NAUGATUCK — After two heavily attended cleanup days, the Union City Revitalization Committee has faded away, remaining inactive for the past two years.
Burgess Mike Ciacciarella, who heads the committee, wants to start it up again this spring. The first phase of the Naugatuck Pedestrian Greenway, connecting downtown to the largely blighted section of the borough, is expected to be complete by then.
“I’m hoping that that helps to spur the revitalization of Union City,” Ciacciarella said. “Maybe it’ll be the first time people will be walking from downtown.”
Spring will also bring the Memorial Day parade, which starts on North Main Street, Ciacciarella said.
Hundreds of volunteers turned out for community cleanups in fall 2009 and spring 2010, picking up trash and planting greenery along North Main Street. Plans were in the works for a Union City Revitalization Zone, which would allow the committee to apply for grants to improve the area.
The committee also set a goal of attracting more businesses to the section of the borough that branches off Route 68, North Main Street and City Hill Street.
Changes in state laws complicated the process of applying for a revitalization zone, which might not even be necessary, Ciacciarella said. Ongoing national economic troubles have also hindered new businesses from opening, and much of North Main Street remains vacant.
“There hasn’t been a big change in the landscape in Union City, so I think we just need to continue with the vision we had two years ago,” Ciacciarella said. “If our economy improves at a local or state level, that’s going to increase the chances of businesses coming to Naugatuck.”
Businesses have come and gone in the past two years, but one dilapidated building has improved. 419 North Main St., which also houses Reynolds Cafe, got a facelift when Bill Gouveia, the Portuguese consul, moved his offices there from Waterbury.
Ciacciarella and Burgess Robert Neth, who lives near City Hill Middle School and is also on the revitalization committee, said the condition of that building was always a major concern because it is one of the first things motorists see when they get off Route 8.
“Would we like to see more improvements?” Neth said. “Absolutely, but you know what? He’s doing something.”
Eugene “Beany” Ferreira, owner of the Old Corner Cafe, said he remembered hordes of enthusiastic residents participating in the cleanups two years ago. His restaurant provided discounted lunches and ice for participants.

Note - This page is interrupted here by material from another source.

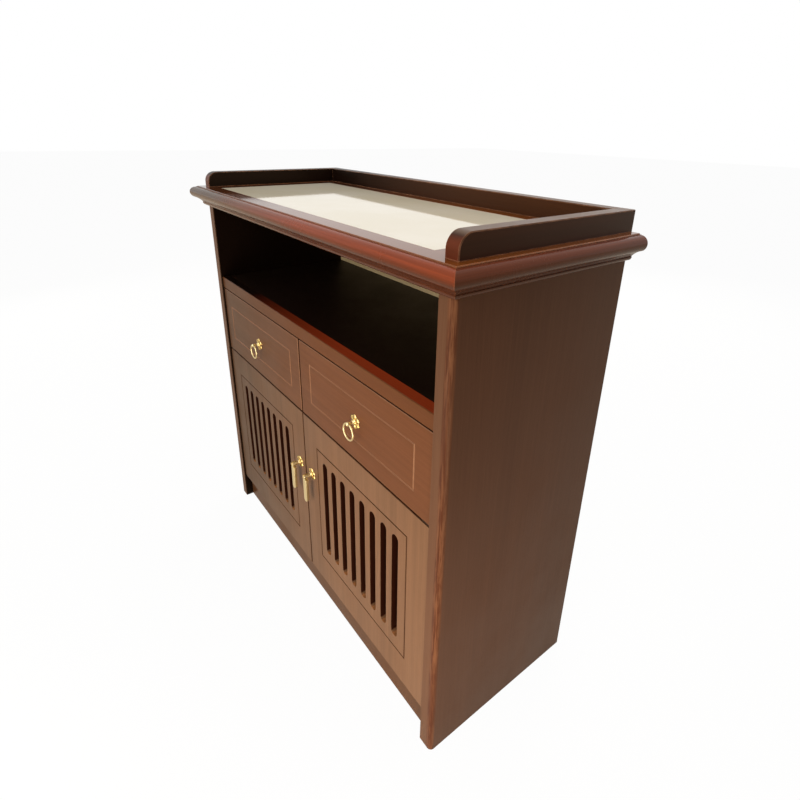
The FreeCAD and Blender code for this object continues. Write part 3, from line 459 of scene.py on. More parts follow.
class WoodSurface(Surface):
    """The surface of one board, whose own place vector has the grain along Z."""

    def __init__(self, name: str, grain: Grain, offset: float) -> None:
        """Makes the board's material.

        Args:
            name: The finish's name.
            grain: The direction of the grain.
            offset: Metres by which the figure is moved, so that no two boards are alike.
        """
        super().__init__(f"{name}_{grain.name.lower()}_{round(offset * 10)}")
        axes = self.axes(self.place)
        turned = self.add("CombineXYZ", {index: axes[axis] for index, axis in enumerate(grain.value)})
        moved = {"Vector": turned.outputs[0], "Location": (offset, 2 * offset, 3 * offset)}
        self.place = self.add("Mapping", moved).outputs[0]

    def figure(self, base: object, contrast: float, streaks: float, pores: float) -> tuple[Socket, Socket]:
        """Places the shared wood figure, in shades of one colour.

        Args:
            base: The wood's middle tone, a colour or a socket.
            contrast: How far the darkest and lightest tones are from it.
            streaks: How strong the light streaks are.
            pores: How strong the pores are.

        Returns:
            The figure's colour and height.
        """
        dark, light = (self.blend(1, base, (share,) * 3, "MULTIPLY")
                       for share in (1 - contrast, 1 + 2 * contrast))
        wood = self.group("wood_figure", Vector=self.place, Dark=dark, Mid=base, Light=light,
                          Streaks=streaks, Pores=pores)
        return wood["Color"], wood["Height"]


@dataclass(frozen=True)
class VarnishedWood:
    """Stained wood under a satin varnish, with painted light and shade on some faces.

    left is a painted shade on the cabinet's left end, front a painted light on front faces, inside a painted
    shade on faces that look into the cabinet, reveal a painted shade on the sides of slots, groove painted
    light and shade on slanted groove walls. lip is a painted shade on faces that look up, lip_right a painted
    light on those at the right, sill a painted highlight on those at the foot of a slot. hollow is a painted
    shade on faces that look down and all below hollow_top, at the right and at the left. corner is a painted
    shade on the rounded corners.
    """

    name: str
    base: Colour
    contrast: float = 0.16
    streaks: float = 0.3
    pores: float = 0.3
    # painted highlight, partly worn stain: the paler colour of the edges and of the corner streaks, and how
    # much of it
    wear_highlight: Colour = linear(176, 108, 66)
    edge_wear_highlight: float = 0.35
    reach: float = 1.2 * MM
    corner: Colour | None = None
    corner_rub: float = 0.0
    inside: Colour | None = None
    reveal: Colour | None = None
    lip: Colour | None = None
    lip_right: Colour | None = None
    sill: Colour | None = None
    groove: Colour | None = None
    left: Colour | None = None
    front: Colour | None = None
    hollow: tuple[Colour, Colour] | None = None
    hollow_top: float = 0.0
    hollow_share: float = 0.85
    roughness: float = 0.36
    specular: float = 0.2
    tint: Colour = (1.0, 0.75, 0.5)
    relief: float = 0.05

    def material(self, grain: Grain, offset: float) -> bpy.types.Material:
        """Builds the material for one board.

        Args:
            grain: The direction of the board's grain.
            offset: Where in the figure the board was cut.

        Returns:
            The material.
        """
        board = WoodSurface(self.name, grain, offset)
        colour, height = board.figure(self.tone(board), self.contrast, self.streaks, self.pores)
        # Painted shade on faces that look down and below hollow_top, lighter at the left end.
        if self.hollow:
            facing = board.group("facing", Hollow_Top=self.hollow_top)
            hollow = board.blend(facing["Left"], *self.hollow)
            colour = board.blend(board.times(facing["Downward"], self.hollow_share), colour, hollow)
        # Painted highlight along the edges, partly worn stain.
        if self.edge_wear_highlight:
            wear_highlight = board.group("arris_rub", Vector=board.place, Amount=self.edge_wear_highlight, Reach=self.reach)
            colour = board.blend(wear_highlight["Mask"], colour, self.wear_highlight)
        # Painted shade on the rounded corners and painted highlight streaks along them.
        if self.corner:
            painted_corner = board.group("corner_rub", Vector=board.place, Amount=self.corner_rub)
            colour = board.blend(painted_corner["Bend"], colour, self.corner)
            colour = board.blend(painted_corner["Mask"], colour, self.wear_highlight)
        return board.finish(colour, self.roughness, relief=(height, self.relief, PORE_DEPTH),
                            Specular_IOR_Level=self.specular, Specular_Tint=self.tint)

    def tone(self, graph: Graph) -> object:
        """The stain before the wood's figure, with painted light and shade on the faces that have a tone of
        their own.

        Args:
            graph: The material's graph.

        Returns:
            A colour or a socket.
        """
        facing = graph.group("facing")
        tones = {"Left": self.left, "Frontward": self.front, "Inward": self.inside,
                 "Sideways": self.reveal, "Upward": self.lip, "Upward Right": self.lip_right,
                 "Upward Low": self.sill, "Slanted": self.groove}
        colour = self.base
        for name, tone in tones.items():
            if tone:
                colour = graph.blend(facing[name], colour, tone)
        return colour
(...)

Ferreira said he looked forward to more cleanups.
“That would be a great thing to start thinking about for the spring,” he said. “It’s something we would support, that’s for sure.
Ferreira said he was not a member of the revitalization committee, which had about six members, but he used to go to the meetings. He said the committee mostly focused on cleanups, but the neighborhood also needs more parking along North Main Street, especially at his end near Linden Park, which has lots of multifamily houses and few parking lots.
Ciacciarella said he hoped North Main Street would have more of a business feel after the pedestrian connection to downtown is established.
“Revitalization takes a long time,” Ciacciarella said. “You can’t snap a finger and hope that businesses will come just because you’ve created a committee or put the word out.”